By the end of this meal, my dangerous hunger had been slain, but I checked the speedo and realized I had gone 27 miles. This meant that, if my math was right, I would have to ride 27 miles to get back home. Body rotund and slow, I headed back into roasting heat by now at least 90 degrees. Returning by the River trail, assured of a steady tailwind, I found the ride even more monotonous. Moving forward with a tailwind at my back made it feel even hotter, as if there were no wind at all. I ran out of water. My tongue lolled back and forth like an autonomous dying creature. That giant salty taco meal betrayed me by leaving me thirsty and dehydrated. I began to wonder if I would die from the heatstroke.

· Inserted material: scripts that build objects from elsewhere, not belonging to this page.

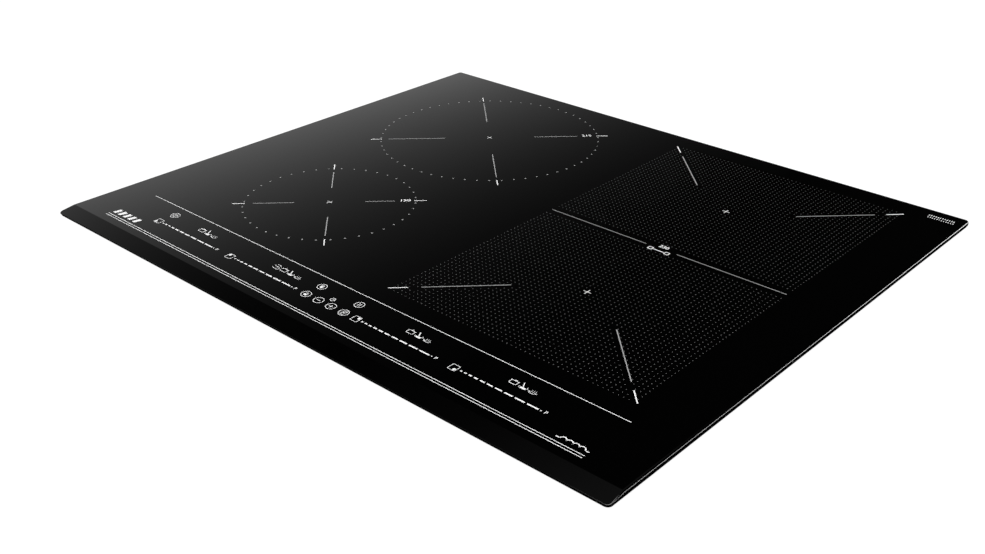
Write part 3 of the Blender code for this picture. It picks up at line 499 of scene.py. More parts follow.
class Print:
    """Flat shapes printed on the glass and gathered into one piece, in millimetres."""

    def __init__(self, centre=(0.0, 0.0)):
        self.shape = bmesh.new()
        self.move_to(centre)

    def move_to(self, centre, turn=0.0):
        """Set where the next shapes' own origin lies, and its turn in degrees."""
        self.centre = centre
        self.cosine = math.cos(math.radians(turn))
        self.sine = math.sin(math.radians(turn))

    def vertex(self, point, height):
        x = self.centre[0] + point[0] * self.cosine - point[1] * self.sine
        y = self.centre[1] + point[0] * self.sine + point[1] * self.cosine
        return self.shape.verts.new((x * MM, (y + PRINT_STEP_Y) * MM, GLASS_TOP + height * MM))

    def ring_of(self, points, height):
        return [self.vertex(point, height) for point in points]

    def fill(self, points):
        """Fill a closed outline."""
        low = self.ring_of(points, PRINT_LOW)
        high = self.ring_of(points, PRINT_HIGH)
        self.shape.faces.new(low[::-1])
        self.shape.faces.new(high)
        bridge(self.shape, low, high)

    def band(self, outer, inner):
        """Fill between two closed outlines with as many points each."""
        rings = [self.ring_of(outer, PRINT_LOW), self.ring_of(outer, PRINT_HIGH),
                 self.ring_of(inner, PRINT_HIGH), self.ring_of(inner, PRINT_LOW)]
        for index, ring in enumerate(rings):
            bridge(self.shape, ring, rings[(index + 1) % len(rings)])

    def path(self, points, width, closed=False):
        """Draw a line of some width through points, with mitred corners."""
        left = []
        right = []
        count = len(points)
        for index, point in enumerate(points):
            before = points[index - 1] if closed or index else None
            after = points[(index + 1) % count] if closed or index < count - 1 else None
            normal = mitre(before, point, after)
            left.append((point[0] + normal[0] * width / 2, point[1] + normal[1] * width / 2))
            right.append((point[0] - normal[0] * width / 2, point[1] - normal[1] * width / 2))
        if closed:
            self.band(left, right)
        else:
            self.fill(left + right[::-1])

    def disc(self, centre, radius, sides=20):
        self.fill(arc_points(centre, radius, 0, 360 - 360 / sides, sides))

    def ring(self, centre, radius, width, sides=48):
        self.path(arc_points(centre, radius, 0, 360 - 360 / sides, sides), width, closed=True)

    def arc(self, centre, radius, start, end, width, steps=16):
        self.path(arc_points(centre, radius, start, end, steps), width)

    def frame_square(self, half, radius, width):
        self.path(rounded_rectangle(half, half, radius, 4), width, closed=True)

    def finish(self, name, look):
        return add_piece(name, self.shape, (look,))


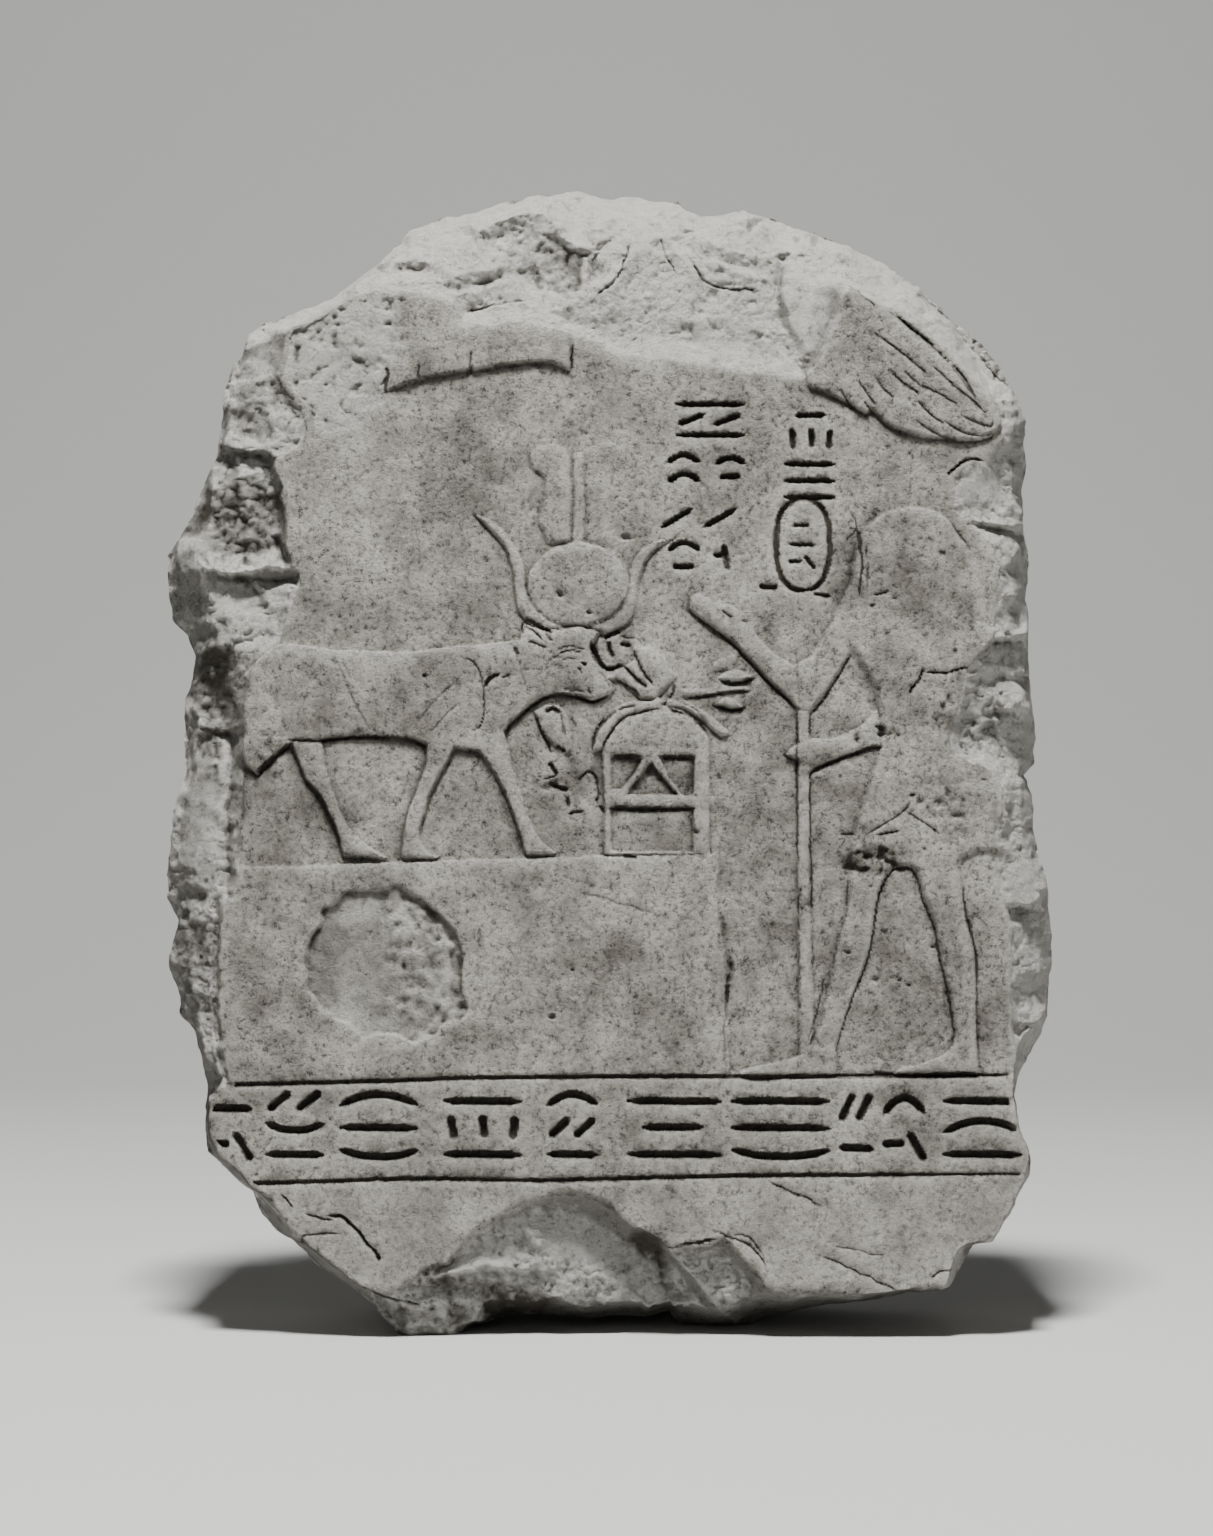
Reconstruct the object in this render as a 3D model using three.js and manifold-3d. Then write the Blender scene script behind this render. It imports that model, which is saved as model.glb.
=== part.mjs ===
// Carved stone stele: one block of pale limestone with a rounded top, broken all round.
// Its face carries a low raised relief of a horned cow on a block, an altar with lotus
// stems and a worshipper with a staff, under the wings of a winged disk.
// Millimetres. +X is to the right of the carved face, +Z is up, and the face looks to -Y.
import * as THREE from 'three';
import { mergeVertices } from 'three/addons/utils/BufferGeometryUtils.js';
import Module from 'manifold-3d';

const wasm = await Module();
wasm.setup();

// ---- Driving dimensions ----
const THICKNESS = 62;       // carved face to dressed back
const RELIEF = 1.1;         // how far the figures stand out from the cut-back ground
const PLATFORM = 0.8;       // how far the cow's block and the lower band stand out
const GROOVE = 1.4;         // depth of the ruled lines and the written strokes
const GROOVE_WIDTH = 1.5;
const CENTRE_HEIGHT = 140;  // middle of the stone, from which its outline is measured round
const BACK_INSET = 6;       // how far the worn edge of the back lies inside the outline
const STATIONS = 150;       // points round the outline
const GROUND = -THICKNESS / 2 + RELIEF;   // Y of the cut-back ground of the relief
const STONE_COLOUR = '#c8c5bc';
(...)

Turning off my path I stopped at a carnicería in South Gate for a bottle of Gatorade. In my delirium Gatorade had sounded so appealing, but then naturally tasted cloying and oversweet, ruining my mouth. I soldiered on, turning up inhospitable Alameda, following the rail corridor. Suffering from heatstroke, tacos, and poison-mouth Gatorade, I rolled the rest of the way so slowly, a gimpy animal, feeling as unnatural as a dog wheeling itself around with its hind legs tied to a cart. After this sunparched ordeal, I am grateful to be alive, and resolve never to go on a bike ride again.